7. Impact, Limitations, and Current Challenges

Fourier-Motzkin-based solvers are instrumental in convex geometry, optimization, network information theory, algebraic geometry, and verification. Their main strengths are conceptual simplicity, constructive proofs (e.g., in von Neumann's minimax theorem (Voorneveld, 2024)), and extensibility to new algebraic domains.

However, practical scalability remains challenging. Even with advanced redundancy removal and dual formulations, the number of inequalities may grow exponentially with the number of eliminated variables, necessitating careful use of redundancy tests and domain-specific heuristics. For complex, parameterized systems (e.g., network capacity with many users), general proofs often require techniques distinct from naive elimination due to combinatorial blowup (Xu et al., 2022).
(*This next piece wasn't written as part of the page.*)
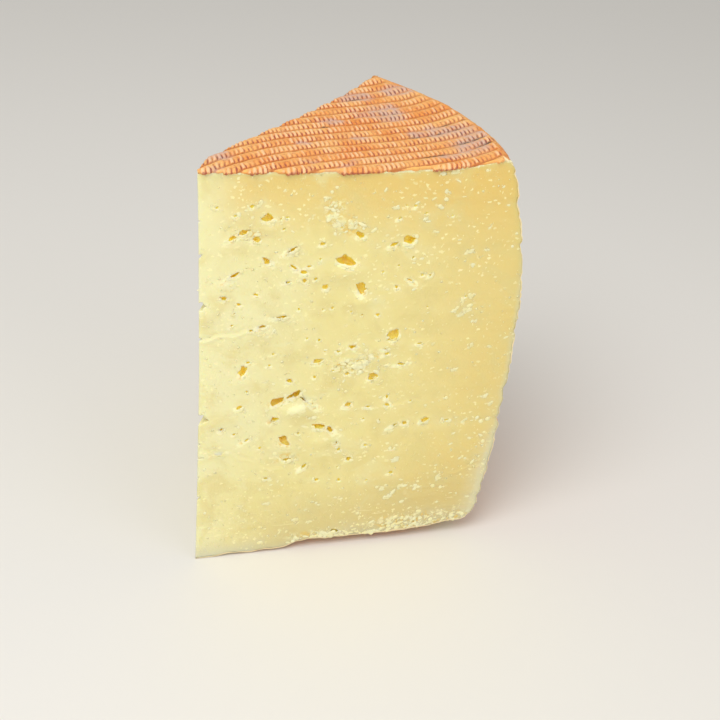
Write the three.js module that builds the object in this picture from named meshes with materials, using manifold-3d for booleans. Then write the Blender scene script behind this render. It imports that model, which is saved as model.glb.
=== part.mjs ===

The tropical and nonlinear settings further exacerbate computational costs, although structured redundancy reduction (double description methods, mean payoff games) offers partial mitigation (Allamigeon et al., 2013, Krivulin, 2020).

Continuous development targets deeper duality theory, further algorithmic refinements (case-based elimination, hybrid methods), advanced software support, and broader extensions to nonlinear and infinite-dimensional constraints. These directions ensure that Fourier-Motzkin-based solvers remain central to the computational treatment of convex and combinatorial optimization problems across mathematics and engineering.